Record list:
========

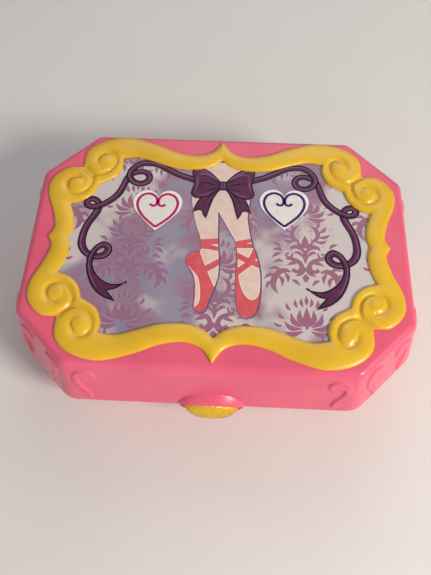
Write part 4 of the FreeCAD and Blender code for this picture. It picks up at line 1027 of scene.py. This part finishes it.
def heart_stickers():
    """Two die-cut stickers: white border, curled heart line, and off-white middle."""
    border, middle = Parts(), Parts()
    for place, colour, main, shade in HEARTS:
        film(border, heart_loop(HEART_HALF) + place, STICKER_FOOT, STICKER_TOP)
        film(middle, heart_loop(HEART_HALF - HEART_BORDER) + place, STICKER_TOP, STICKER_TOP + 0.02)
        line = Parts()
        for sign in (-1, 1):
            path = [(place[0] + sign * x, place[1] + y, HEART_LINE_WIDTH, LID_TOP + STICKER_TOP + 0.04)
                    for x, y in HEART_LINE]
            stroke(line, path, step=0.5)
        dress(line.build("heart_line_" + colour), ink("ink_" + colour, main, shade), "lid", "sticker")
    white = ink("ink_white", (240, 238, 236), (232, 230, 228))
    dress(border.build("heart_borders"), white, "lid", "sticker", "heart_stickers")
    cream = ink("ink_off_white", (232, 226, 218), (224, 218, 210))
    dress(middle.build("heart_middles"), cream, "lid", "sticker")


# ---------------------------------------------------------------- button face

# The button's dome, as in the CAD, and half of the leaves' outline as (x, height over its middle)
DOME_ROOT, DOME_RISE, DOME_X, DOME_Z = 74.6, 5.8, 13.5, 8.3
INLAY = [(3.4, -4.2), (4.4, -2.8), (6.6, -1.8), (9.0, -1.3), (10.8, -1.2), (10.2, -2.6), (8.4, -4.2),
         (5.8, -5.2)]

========

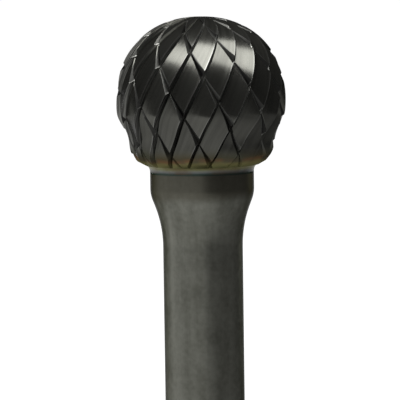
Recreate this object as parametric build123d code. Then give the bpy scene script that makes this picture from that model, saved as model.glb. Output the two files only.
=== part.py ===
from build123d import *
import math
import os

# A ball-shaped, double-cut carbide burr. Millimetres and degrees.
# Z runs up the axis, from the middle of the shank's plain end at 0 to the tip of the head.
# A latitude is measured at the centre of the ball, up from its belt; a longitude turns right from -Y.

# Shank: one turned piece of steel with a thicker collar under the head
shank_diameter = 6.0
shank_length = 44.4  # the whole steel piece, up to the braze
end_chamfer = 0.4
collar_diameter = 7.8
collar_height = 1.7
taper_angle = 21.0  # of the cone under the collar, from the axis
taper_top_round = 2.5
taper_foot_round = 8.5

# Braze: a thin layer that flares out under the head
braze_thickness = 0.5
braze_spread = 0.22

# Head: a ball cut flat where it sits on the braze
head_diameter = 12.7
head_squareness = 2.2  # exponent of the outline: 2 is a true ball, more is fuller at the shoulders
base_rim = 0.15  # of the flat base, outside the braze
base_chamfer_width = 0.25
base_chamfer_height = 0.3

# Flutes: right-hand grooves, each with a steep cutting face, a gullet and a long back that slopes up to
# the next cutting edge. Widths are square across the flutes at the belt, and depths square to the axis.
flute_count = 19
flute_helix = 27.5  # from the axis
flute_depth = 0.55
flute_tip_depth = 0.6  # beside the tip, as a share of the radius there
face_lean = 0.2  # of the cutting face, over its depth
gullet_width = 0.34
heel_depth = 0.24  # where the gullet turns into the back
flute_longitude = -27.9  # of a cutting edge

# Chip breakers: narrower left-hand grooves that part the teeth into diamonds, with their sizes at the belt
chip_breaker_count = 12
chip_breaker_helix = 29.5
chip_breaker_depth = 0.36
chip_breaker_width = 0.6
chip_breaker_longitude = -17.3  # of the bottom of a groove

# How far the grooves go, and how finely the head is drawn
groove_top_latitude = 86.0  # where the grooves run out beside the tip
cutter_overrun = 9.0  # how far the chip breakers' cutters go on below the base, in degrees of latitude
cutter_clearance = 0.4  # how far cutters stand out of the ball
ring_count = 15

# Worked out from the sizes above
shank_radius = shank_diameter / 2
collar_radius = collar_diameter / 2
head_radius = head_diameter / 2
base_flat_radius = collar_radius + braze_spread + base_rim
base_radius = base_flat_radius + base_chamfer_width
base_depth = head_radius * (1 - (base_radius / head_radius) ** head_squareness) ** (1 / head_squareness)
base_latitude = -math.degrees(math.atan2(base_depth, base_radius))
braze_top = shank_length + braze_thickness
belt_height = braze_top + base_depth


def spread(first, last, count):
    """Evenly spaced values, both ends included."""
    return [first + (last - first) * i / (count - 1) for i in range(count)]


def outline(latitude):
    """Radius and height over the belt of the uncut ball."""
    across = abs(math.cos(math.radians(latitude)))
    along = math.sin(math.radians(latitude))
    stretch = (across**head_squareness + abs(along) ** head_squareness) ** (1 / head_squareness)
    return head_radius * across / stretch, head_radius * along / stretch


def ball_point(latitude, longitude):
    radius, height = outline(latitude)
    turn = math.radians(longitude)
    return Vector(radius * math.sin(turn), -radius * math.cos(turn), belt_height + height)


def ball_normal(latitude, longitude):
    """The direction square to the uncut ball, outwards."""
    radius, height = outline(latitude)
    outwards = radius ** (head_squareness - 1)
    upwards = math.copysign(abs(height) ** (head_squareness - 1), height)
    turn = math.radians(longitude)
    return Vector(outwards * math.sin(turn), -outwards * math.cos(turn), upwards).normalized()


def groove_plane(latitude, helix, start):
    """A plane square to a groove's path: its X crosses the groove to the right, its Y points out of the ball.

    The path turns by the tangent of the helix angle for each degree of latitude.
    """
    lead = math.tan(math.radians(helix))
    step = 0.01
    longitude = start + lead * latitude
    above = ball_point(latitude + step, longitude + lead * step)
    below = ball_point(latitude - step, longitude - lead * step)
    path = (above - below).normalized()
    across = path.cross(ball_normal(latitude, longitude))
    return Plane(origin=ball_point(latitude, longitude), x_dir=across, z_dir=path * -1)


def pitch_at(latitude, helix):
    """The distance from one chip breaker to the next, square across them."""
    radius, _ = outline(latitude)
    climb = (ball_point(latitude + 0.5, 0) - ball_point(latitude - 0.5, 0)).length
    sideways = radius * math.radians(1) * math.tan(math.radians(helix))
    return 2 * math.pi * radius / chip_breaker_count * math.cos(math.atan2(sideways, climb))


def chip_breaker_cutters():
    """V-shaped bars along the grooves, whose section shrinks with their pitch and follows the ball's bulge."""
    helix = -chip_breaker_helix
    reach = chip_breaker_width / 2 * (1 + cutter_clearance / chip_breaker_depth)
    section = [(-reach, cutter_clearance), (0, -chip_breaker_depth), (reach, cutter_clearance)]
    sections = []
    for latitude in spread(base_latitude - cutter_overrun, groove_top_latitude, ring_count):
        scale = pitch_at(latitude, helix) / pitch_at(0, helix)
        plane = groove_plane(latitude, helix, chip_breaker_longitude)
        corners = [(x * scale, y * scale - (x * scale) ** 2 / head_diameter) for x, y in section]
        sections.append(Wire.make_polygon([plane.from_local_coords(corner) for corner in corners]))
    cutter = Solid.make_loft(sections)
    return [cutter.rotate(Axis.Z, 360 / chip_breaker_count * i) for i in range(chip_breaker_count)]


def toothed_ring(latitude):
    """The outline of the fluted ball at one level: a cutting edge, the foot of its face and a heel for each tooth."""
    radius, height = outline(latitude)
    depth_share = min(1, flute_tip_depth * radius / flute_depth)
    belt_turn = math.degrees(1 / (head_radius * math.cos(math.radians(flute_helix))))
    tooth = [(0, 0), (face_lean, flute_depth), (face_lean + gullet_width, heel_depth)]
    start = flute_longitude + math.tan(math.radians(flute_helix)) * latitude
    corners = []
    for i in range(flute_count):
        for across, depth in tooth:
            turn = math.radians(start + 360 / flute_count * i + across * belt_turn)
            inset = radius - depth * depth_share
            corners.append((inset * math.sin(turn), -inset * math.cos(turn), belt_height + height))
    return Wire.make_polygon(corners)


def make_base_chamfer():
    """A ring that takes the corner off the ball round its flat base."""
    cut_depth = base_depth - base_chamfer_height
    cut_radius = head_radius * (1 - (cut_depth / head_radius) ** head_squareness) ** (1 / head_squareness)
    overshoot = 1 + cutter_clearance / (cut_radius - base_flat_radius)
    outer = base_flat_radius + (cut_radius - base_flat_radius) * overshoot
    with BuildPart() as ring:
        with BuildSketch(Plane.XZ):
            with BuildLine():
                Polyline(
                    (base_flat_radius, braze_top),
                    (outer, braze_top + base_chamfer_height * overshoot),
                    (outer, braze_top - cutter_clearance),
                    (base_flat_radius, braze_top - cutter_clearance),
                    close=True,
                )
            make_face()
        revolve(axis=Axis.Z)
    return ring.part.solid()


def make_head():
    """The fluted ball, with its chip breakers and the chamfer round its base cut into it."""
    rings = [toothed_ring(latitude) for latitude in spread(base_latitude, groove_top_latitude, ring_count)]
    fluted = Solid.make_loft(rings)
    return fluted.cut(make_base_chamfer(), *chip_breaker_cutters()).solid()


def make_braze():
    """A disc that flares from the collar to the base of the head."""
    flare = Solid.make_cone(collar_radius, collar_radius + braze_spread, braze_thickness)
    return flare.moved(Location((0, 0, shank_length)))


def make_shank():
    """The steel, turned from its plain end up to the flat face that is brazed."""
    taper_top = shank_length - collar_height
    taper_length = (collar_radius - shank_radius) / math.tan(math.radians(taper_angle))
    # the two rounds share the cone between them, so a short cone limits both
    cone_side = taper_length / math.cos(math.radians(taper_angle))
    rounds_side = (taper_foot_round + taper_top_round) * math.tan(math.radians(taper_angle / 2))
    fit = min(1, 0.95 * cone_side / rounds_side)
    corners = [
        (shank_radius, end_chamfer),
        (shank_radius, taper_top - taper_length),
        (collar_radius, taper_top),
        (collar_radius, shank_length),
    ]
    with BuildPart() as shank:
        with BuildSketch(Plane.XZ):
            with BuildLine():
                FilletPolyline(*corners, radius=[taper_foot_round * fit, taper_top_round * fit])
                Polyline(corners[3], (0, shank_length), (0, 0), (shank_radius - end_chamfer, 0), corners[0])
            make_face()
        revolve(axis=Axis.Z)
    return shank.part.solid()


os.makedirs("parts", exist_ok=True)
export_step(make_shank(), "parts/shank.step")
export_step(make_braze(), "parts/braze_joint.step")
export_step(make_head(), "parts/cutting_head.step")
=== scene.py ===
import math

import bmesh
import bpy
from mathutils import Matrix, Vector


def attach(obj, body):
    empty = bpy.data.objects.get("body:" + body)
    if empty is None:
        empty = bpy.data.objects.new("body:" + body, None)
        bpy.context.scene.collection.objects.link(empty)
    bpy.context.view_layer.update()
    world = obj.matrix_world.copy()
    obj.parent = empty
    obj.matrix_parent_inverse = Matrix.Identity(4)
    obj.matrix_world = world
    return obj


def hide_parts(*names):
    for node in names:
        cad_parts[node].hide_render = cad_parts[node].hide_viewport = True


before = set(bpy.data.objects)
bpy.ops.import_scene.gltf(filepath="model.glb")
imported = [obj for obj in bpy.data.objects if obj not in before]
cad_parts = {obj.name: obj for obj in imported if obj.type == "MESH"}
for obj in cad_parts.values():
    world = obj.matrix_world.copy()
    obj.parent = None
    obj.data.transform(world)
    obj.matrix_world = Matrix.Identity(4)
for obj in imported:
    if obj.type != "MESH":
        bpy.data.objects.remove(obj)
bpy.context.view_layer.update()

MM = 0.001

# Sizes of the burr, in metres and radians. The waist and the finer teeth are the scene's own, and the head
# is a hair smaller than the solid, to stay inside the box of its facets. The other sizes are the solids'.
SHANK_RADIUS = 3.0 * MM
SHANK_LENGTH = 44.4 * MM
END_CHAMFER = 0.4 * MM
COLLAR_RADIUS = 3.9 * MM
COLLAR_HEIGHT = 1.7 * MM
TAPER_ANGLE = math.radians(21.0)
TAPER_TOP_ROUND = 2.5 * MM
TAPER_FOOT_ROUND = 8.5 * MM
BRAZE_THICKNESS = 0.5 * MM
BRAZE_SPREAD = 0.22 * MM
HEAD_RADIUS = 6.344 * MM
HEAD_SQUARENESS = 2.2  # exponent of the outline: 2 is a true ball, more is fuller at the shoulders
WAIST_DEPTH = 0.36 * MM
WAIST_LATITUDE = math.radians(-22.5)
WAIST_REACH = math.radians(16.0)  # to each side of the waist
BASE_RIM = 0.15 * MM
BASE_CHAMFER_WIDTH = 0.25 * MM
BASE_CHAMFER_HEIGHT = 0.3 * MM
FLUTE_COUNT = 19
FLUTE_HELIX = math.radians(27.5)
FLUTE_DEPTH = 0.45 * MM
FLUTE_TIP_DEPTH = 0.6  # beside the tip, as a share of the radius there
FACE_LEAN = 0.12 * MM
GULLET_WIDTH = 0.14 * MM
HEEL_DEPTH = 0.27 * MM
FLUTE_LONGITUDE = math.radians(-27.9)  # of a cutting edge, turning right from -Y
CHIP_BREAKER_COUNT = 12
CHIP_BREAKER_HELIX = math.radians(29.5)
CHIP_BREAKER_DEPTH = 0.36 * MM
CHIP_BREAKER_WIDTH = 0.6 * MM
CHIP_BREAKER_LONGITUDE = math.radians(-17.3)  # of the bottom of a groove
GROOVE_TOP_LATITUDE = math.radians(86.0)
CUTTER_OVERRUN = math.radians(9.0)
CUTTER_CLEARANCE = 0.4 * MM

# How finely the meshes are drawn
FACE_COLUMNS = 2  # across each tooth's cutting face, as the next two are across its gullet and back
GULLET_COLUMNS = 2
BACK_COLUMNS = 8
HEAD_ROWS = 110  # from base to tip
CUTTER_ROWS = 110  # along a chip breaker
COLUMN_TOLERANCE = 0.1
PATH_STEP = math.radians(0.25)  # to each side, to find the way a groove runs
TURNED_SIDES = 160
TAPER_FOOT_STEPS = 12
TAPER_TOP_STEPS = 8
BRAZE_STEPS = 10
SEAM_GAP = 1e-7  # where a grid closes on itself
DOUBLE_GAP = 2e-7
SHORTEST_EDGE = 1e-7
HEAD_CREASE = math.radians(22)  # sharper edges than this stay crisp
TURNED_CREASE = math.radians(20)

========

Exercise: Retype only this portion of the data above: the line containing "Polyline(corners[3], (0, shank_length), (0, 0), (shank_radius", the line containing "obj.parent = None", and all lines between them, exactly.

Full solution:
                Polyline(corners[3], (0, shank_length), (0, 0), (shank_radius - end_chamfer, 0), corners[0])
            make_face()
        revolve(axis=Axis.Z)
    return shank.part.solid()


os.makedirs("parts", exist_ok=True)
export_step(make_shank(), "parts/shank.step")
export_step(make_braze(), "parts/braze_joint.step")
export_step(make_head(), "parts/cutting_head.step")
=== scene.py ===
import math

import bmesh
import bpy
from mathutils import Matrix, Vector


def attach(obj, body):
    empty = bpy.data.objects.get("body:" + body)
    if empty is None:
        empty = bpy.data.objects.new("body:" + body, None)
        bpy.context.scene.collection.objects.link(empty)
    bpy.context.view_layer.update()
    world = obj.matrix_world.copy()
    obj.parent = empty
    obj.matrix_parent_inverse = Matrix.Identity(4)
    obj.matrix_world = world
    return obj


def hide_parts(*names):
    for node in names:
        cad_parts[node].hide_render = cad_parts[node].hide_viewport = True


before = set(bpy.data.objects)
bpy.ops.import_scene.gltf(filepath="model.glb")
imported = [obj for obj in bpy.data.objects if obj not in before]
cad_parts = {obj.name: obj for obj in imported if obj.type == "MESH"}
for obj in cad_parts.values():
    world = obj.matrix_world.copy()
    obj.parent = None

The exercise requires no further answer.